## WHAT NEEDS TO BE DONE
Copy out all of the material, matching it word for word.

## DATA SHOWN
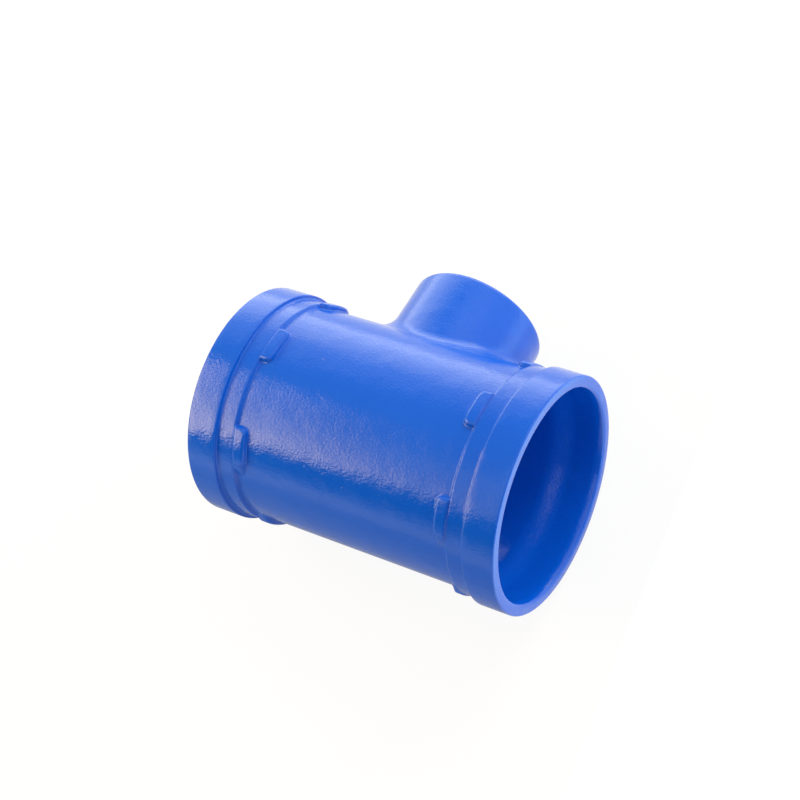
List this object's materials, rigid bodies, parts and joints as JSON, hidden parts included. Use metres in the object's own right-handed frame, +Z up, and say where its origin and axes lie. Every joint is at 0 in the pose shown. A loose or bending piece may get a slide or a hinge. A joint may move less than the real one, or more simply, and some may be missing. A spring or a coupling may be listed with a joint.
{
  "type": "grooved reducing tee",
  "caption": "Painted cast pipe tee: a short run with a grooved lip at each end, raised pads beside the grooves, and a smaller smooth round outlet boss at mid-length.",
  "frame": {"origin": "where the axis of the run meets the axis of the outlet", "axes": "+X along the run, +Z up as the tee rests on its two lips and the outlet's rim, the outlet towards +Y and dipping 17.6 degrees below the horizontal"},
  "size_m": [0.165, 0.1455, 0.1142],
  "materials": {
    "blue_paint": "gloss"
  },
  "bodies": {
    "root": {"tee_body": "blue_paint"}
  },
  "joints": []
}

## WRITTEN ANSWER
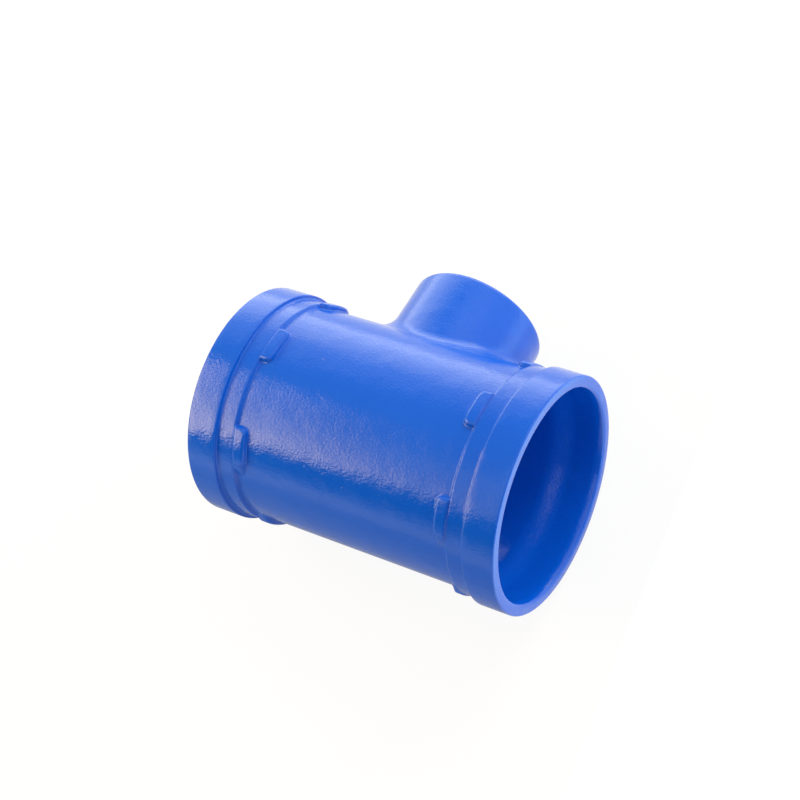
List this object's materials, rigid bodies, parts and joints as JSON, hidden parts included. Use metres in the object's own right-handed frame, +Z up, and say where its origin and axes lie. Every joint is at 0 in the pose shown. A loose or bending piece may get a slide or a hinge. A joint may move less than the real one, or more simply, and some may be missing. A spring or a coupling may be listed with a joint.
{
  "type": "grooved reducing tee",
  "caption": "Painted cast pipe tee: a short run with a grooved lip at each end, raised pads beside the grooves, and a smaller smooth round outlet boss at mid-length.",
  "frame": {"origin": "where the axis of the run meets the axis of the outlet", "axes": "+X along the run, +Z up as the tee rests on its two lips and the outlet's rim, the outlet towards +Y and dipping 17.6 degrees below the horizontal"},
  "size_m": [0.165, 0.1455, 0.1142],
  "materials": {
    "blue_paint": "gloss"
  },
  "bodies": {
    "root": {"tee_body": "blue_paint"}
  },
  "joints": []
}